Признания и проклятия - страница 24

стр.

— Хорошо здесь.

— Еще бы. Стоит быть сумасшедшим, — ответил он мне.

— И все же вы находитесь в своего рода тюрьме.

— Если угодно, да, но здесь живешь без всяких забот. К тому же скоро война, — вы, как и я, это знаете. А здесь спокойно. Нас не мобилизуют, и потом никто не станет бомбить сумасшедший дом. На вашем месте я бы сразу туда лег.

Взволнованный и очарованный, покинув его, я постарался разузнать о нем побольше. Меня заверили, что он действительно сумасшедший. Правда это или нет, но никто и никогда не дал мне более разумного совета.


Предметом литературы является человеческая порочность. Писатель радуется порочности Адама и процветает лишь в той мере, в какой каждый из нас принимает ее и воспроизводит.


Если взять природу, то здесь малейшее новаторство оказывается разрушительным. Жизнь консервативна, она расцветает лишь благодаря повторению, клише, помпезности. Полная противоположность искусству.

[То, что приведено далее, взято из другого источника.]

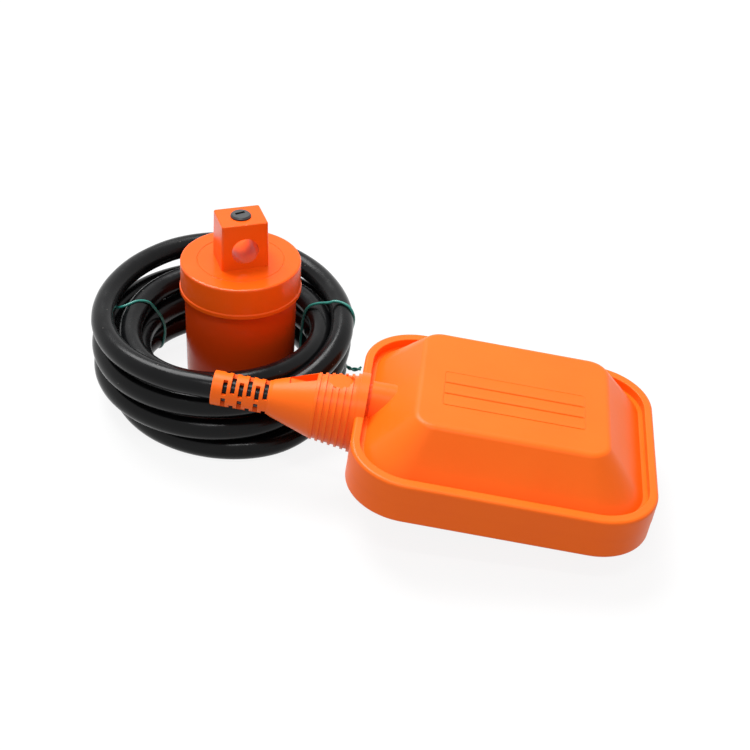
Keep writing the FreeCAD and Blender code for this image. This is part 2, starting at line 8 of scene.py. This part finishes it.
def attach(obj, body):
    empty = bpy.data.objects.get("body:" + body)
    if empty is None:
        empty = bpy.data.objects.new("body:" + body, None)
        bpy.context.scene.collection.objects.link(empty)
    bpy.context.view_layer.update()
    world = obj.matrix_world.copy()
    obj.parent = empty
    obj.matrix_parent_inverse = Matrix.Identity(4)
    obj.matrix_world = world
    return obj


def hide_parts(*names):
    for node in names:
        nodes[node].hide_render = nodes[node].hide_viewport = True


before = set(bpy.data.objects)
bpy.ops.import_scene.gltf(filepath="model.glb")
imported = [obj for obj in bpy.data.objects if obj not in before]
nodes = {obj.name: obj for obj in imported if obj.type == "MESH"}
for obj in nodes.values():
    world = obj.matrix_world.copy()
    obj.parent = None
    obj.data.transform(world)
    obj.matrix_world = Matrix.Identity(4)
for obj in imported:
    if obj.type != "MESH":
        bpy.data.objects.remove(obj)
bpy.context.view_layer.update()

# ---------------------------------------------------------------- camera
# A studio camera on a tripod with a short telephoto lens. It looks down on the
# switch from the front at about 35 degrees, and leans over by 3 degrees.
CAMERA_PLACE = (0.08401, -0.50718, 0.36415)
HEADING, DOWN, LEAN = (math.radians(degrees) for degrees in (3.608, 34.894, 3.334))
camera_data = bpy.data.cameras.new("camera")
camera_data.sensor_width = 36.0
camera_data.lens = 77.52
camera_data.clip_start = 0.01
camera_data.clip_end = 20.0
camera = bpy.data.objects.new("camera", camera_data)
camera.matrix_world = (
    Matrix.Translation(CAMERA_PLACE)
    @ Matrix.Rotation(HEADING, 4, "Z")
    @ Matrix.Rotation(math.pi / 2 - DOWN, 4, "X")
    @ Matrix.Rotation(LEAN, 4, "Z")
)
bpy.context.scene.collection.objects.link(camera)
bpy.context.scene.camera = camera

# ---------------------------------------------------------------- cable
# Three-core cable in a round black rubber-like PVC sheath, 8.6 mm thick. It leaves
# the float through the slotted boot and lies as its maker ships it: six and a half
# loose turns in two stacks round the counterweight, the last one ending behind it.
CABLE = 0.0086
FLOAT_TILT = math.radians(6.0)          # the float lies on the lower plate's far edge
float_place = Matrix.Translation((0.1015, -0.0529, 0.02432)) @ Matrix.Rotation(FLOAT_TILT, 4, "Y")
CLAMP, CONE, MOUTH = -0.0469, -0.0746, -0.1032    # along the float's axis: clamp, cone, boot's end


def on_float(x, y=0.0, z=0.0):
    """A point given in the float's own axes, in metres, on the tipped float."""
    return float_place @ Vector((x, y, z))


# The turns from the top one at the boot to the last one inside, in mm and degrees:
# middle, radius, height, (how oval, which way), (how three-cornered, which way), and
# at what share of the turn the cable leaves for the next one and how long that takes.
TURNS = [
    ((-5.8, -3.1), 46.8, 35.2, (2.6, -80), (1.0, -25), (0.75, 0.21)),
    ((-6.5, -4.3), 44.9, 24.5, (0.7, 84), (0.5, 0), (0.72, 0.22)),
    ((-6.9, -3.4), 44.5, 13.9, (1.2, 88), (0.2, 60), (0.745, 0.22)),
    ((-0.6, -1.6), 44.9, 4.35, (0.3, -89), (0.4, 30), (0.40, 0.30)),
    ((-5.0, -4.6), 34.0, 10.8, (0.5, 20), (0.3, 10), (0.40, 0.24)),
    ((-3.2, -3.6), 34.0, 20.2, (0.6, -30), (0.3, 80), (0.40, 0.24)),
    ((-5.0, -5.6), 36.8, 29.5, (1.35, -90), (0.8, -4), (9.0, 0.2)),
]
STEPS = 16                              # points to a turn
START = math.radians(-83.5)             # where the first turn is counted from, at the boot's mouth
WOUND = 6.38                            # turns in all
SPLINE_SHARE = 0.981                    # the spline's radius, as a share of its ring of points
TOP_FALL = 2.0                          # how far the top turn comes down on its right side


def smooth(a, b, x):
    """Goes gently from 0 to 1 while x goes from a to b."""
    t = min(1.0, max(0.0, (x - a) / (b - a)))
    return t * t * (3 - 2 * t)


def turn_point(index, angle, out=0.0, up=0.0):
    """Where the cable's middle is on one of the turns, at an angle seen from above, or
    a place so far out and up from there."""
    (x, y), radius, height, oval, corners, _ = TURNS[index]
    radius += oval[0] * math.cos(2 * (angle - math.radians(oval[1])))
    radius += corners[0] * math.cos(3 * (angle - math.radians(corners[1])))
    if index == 0:
        height -= TOP_FALL * smooth(-0.5, 0.9, math.cos(angle))
    radius += out
    return Vector((x + radius * math.cos(angle), y + radius * math.sin(angle), height + up)) / 1000


cable_route = [on_float(-0.0745), on_float(-0.089), on_float(-0.1045)]
for i in range(1, int(WOUND * STEPS) + 1):
    angle = START - math.tau * i / STEPS
    turn, share = divmod(i / STEPS, 1.0)
    turn = int(turn)
    spare = TURNS[turn][1] * (1 / SPLINE_SHARE - 1)
    here = turn_point(turn, angle, spare)
    if turn + 1 < len(TURNS):
        leave, takes = TURNS[turn][5]
        here = here.lerp(turn_point(turn + 1, angle, spare), smooth(leave, leave + takes, share))
    cable_route.append(here)
cable_route += [Vector((-0.0222, 0.0292, 0.0303)), Vector((-0.0150, 0.0298, 0.0312))]


def nurbs(name, points, thickness, sides=6, steps=8):
    """A round wire of one open spline along its points."""
    data = bpy.data.curves.new(name, "CURVE")
    data.dimensions = "3D"
    data.bevel_depth = 1.0              # times each point's radius
    data.bevel_resolution = sides
    data.use_fill_caps = True
    data.resolution_u = steps
    spline = data.splines.new("NURBS")
    spline.points.add(len(points) - 1)
    for point, place in zip(spline.points, points):
        point.co = (*place, 1.0)
        point.radius = thickness / 2
    spline.order_u = 3
    spline.use_endpoint_u = True
    piece = bpy.data.objects.new(name, data)
    bpy.context.scene.collection.objects.link(piece)
    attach(piece, "switch")
    return piece


cable = nurbs("cable", cable_route, CABLE, sides=10)
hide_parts("cable_lead", "cable_coil")
cable_in_neck = nurbs("cable_in_neck", [on_float(x) for x in (CLAMP, -0.0600, CONE)], CABLE)


def linear(hex_colour):
    """An sRGB hex colour as the linear colour that a shader takes."""
    parts = [int(hex_colour[i:i + 2], 16) / 255 for i in (1, 3, 5)]
    return (*[p / 12.92 if p <= 0.04045 else ((p + 0.055) / 1.055) ** 2.4 for p in parts], 1.0)


def new_material(name, colour, roughness, **sockets):
    """A material, its Principled shader and its object coordinates."""
    material = bpy.data.materials.new(name)
    material.use_nodes = True
    shader = material.node_tree.nodes["Principled BSDF"]
    shader.inputs["Base Color"].default_value = linear(colour)
    shader.inputs["Roughness"].default_value = roughness
    for socket, value in sockets.items():
        shader.inputs[socket.replace("_", " ")].default_value = value
    place = add_node(material, "ShaderNodeTexCoord").outputs["Object"]
    return material, shader, place


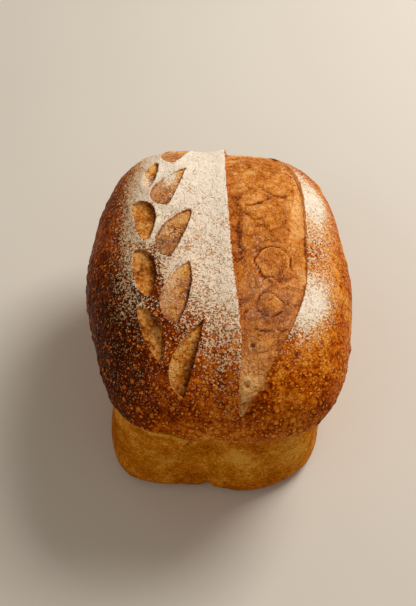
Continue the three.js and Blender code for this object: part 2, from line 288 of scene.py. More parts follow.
BARE_PATCH = (-63, 70, 15, 20)
FLOUR_SWELLS = ((48, 38, 99, 20), (44, -32, 99, 17))

# Fades over the height: where each starts and where it is full
UPPER = (50.0, 66.0)
FOOT = (0.5, 7.0)
FLOURED = (74.0, 92.0)
# Fades onto the front face along Y, for its colours and its relief
FRONT_FACE = (-60.0, -72.0)
FRONT_RELIEF = (-62.0, -72.0)
# The cuts lie above CUT_LEVEL. A point this near a cut is in it when it has sunk this deep, and
# OUTSIDE stands for a point near no cut, NO_EDGE for the distance of one near no edge.
CUT_LEVEL = 82.0
SLASH_NEAR = 2.6
SLASH_SUNK = 0.5
LEAF_NEAR = 1.8
LEAF_SUNK = 0.4
OUTSIDE = -3.0
NO_EDGE = 9.0

# How finely the mesh is divided
GRID_X = 214
GRID_Y = 272
UNDER_RINGS = 18
WALL_RINGS = 22
FOOT_RINGS = 5
SLASH_STEP = 0.9
CUT_TOP = 140.0
CUT_BELOW = 8.0
LATTICE = 40
TINY = 1e-9
FAR = 1e9

# Sizes of the crust's noises and spots
GRIT_SIZE = 0.55
GRAIN_SIZE = 1.1
FINE_SIZE = 1.9
MIDDLE_SIZE = 7.0
BROAD_SIZE = 34.0
BLISTER_CELL = 2.3
SPECK_CELL = 1.2
FLOUR_CELL = 0.68
BUMP_HEIGHT = 0.6
SPECULAR = 0.02

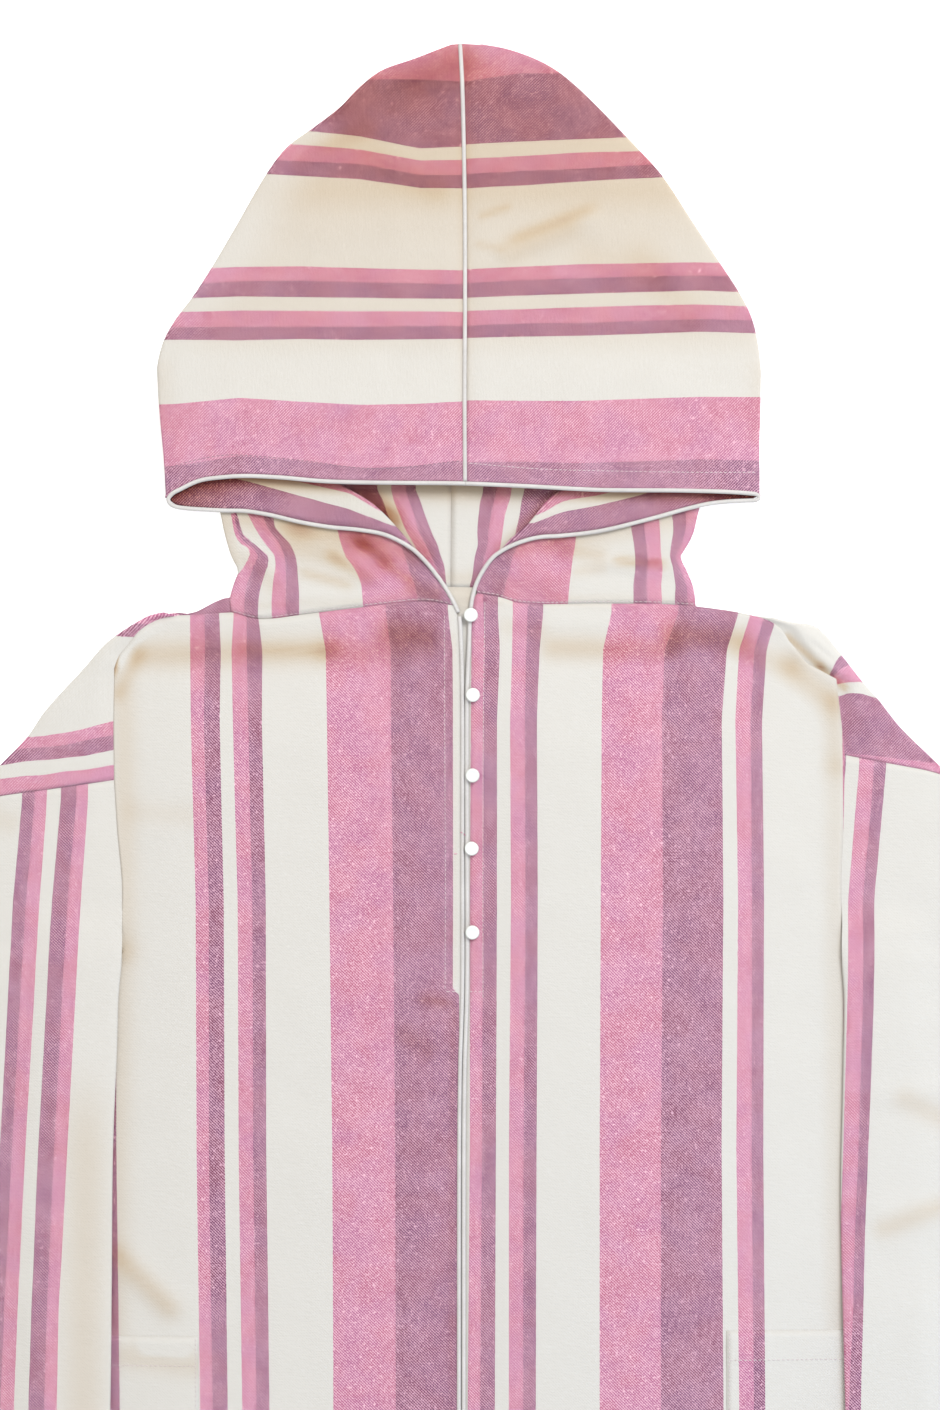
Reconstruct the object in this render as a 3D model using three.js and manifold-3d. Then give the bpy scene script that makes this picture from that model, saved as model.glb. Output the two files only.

Чингисхан брал с собой в походы величайшего даосского мудреца своего времени. Крайняя жестокость редко бывает обыкновенной: в ней всегда присутствует что-то странное и утонченное, вызывающее страх и почтение. Вильгельм Завоеватель, столь же беспощадный к своим соратникам, как и к своим врагам, любил исключительно диких зверей и лесные дебри, где гулял всегда в одиночестве.


Я собирался уходить, когда, чтобы поправить шарф, посмотрел на себя в зеркало. Внезапно меня обуял невыразимый ужас: кто это? Я не мог себя узнать. Хотя я узнавал свое пальто, галстук, шляпу, тем не менее я не знал, кто я такой, потому что я не был собой. Это длилось несколько секунд: двадцать, тридцать, сорок? Но когда мне удалось вновь обрести себя, ужас остался. Пришлось долго ждать, пока он соблаговолит рассеяться.


Чтобы построить свою раковину, устрица должна пропустить через себя такое количество морской воды, которое в пятьдесят тысяч раз превышает ее собственный вес.

…Куда меня занесло в поисках уроков терпения!


Где-то прочел утверждение: «Бог говорит только о самом себе». Вот здесь у Всевышнего есть немало соперников.


Быть или не быть.

             …Ни то, ни другое.


Стоит мне наткнуться на какое-нибудь буддийское изречение, и каждый раз во мне пробуждается желание вернуться к этой мудрости, которую я в течение довольно длительного времени пытался усвоить и от которой я по непонятной причине несколько отдалился. Именно она заключает в себе не столько истину, сколько нечто лучшее. И именно благодаря ей достигаешь того состояния, в котором очищаешься от всего, в первую очередь от иллюзий. Не иметь больше никаких иллюзий, не рискуя при этом, однако, испытать крах; погрузиться в разочарование, избежав при этом ощущения горечи; с каждым днем шаг за шагом освобождаться от слепоты, в которой влачат свое существование все эти полчища живущих.


Умереть значит сменить жанр, обновиться.


Не следует доверять мыслителям, ум которых работает, лишь отталкиваясь от какой-либо цитаты.


Если взаимоотношения между людьми представляют такие трудности, то это потому, что люди были созданы, чтобы бить друг другу морды, а не ради каких-то «взаимоотношений».


Разговор с ним был столь же условен, как и с человеком, бьющимся в предсмертной агонии.


Прекращение существования ничего не значит, оно не может ничего значить. К чему заботиться о том, что останется после не-реальности, заботиться о видимости, которая приходит на смену другой видимости? Смерть — это на самом деле ничто; самое большее, чем она может быть, — это подобие тайны, так же как и сама жизнь. Кладбища — это антиметафизическая пропаганда…


В детстве меня манил один образ: образ крестьянина, который, недавно получив наследство, кочевал из трактира в трактир вместе с неким «музыкантом». Великолепный летний денек, все жители деревни в поле, и только он со своим скрипачом бродит по пустынным улицам, напевая какой-нибудь романс. Через два года он снова оказался в такой же нищете, как и раньше. Но боги проявили милосердие: вскоре после этого он умер. Сам не зная почему, я был очарован, и не без основания. Теперь, когда я думаю о том крестьянине, я по-прежнему считаю, что он действительно был личностью и что из всех жителей деревушки только у него достало внутреннего размаха, дабы искалечить свою жизнь.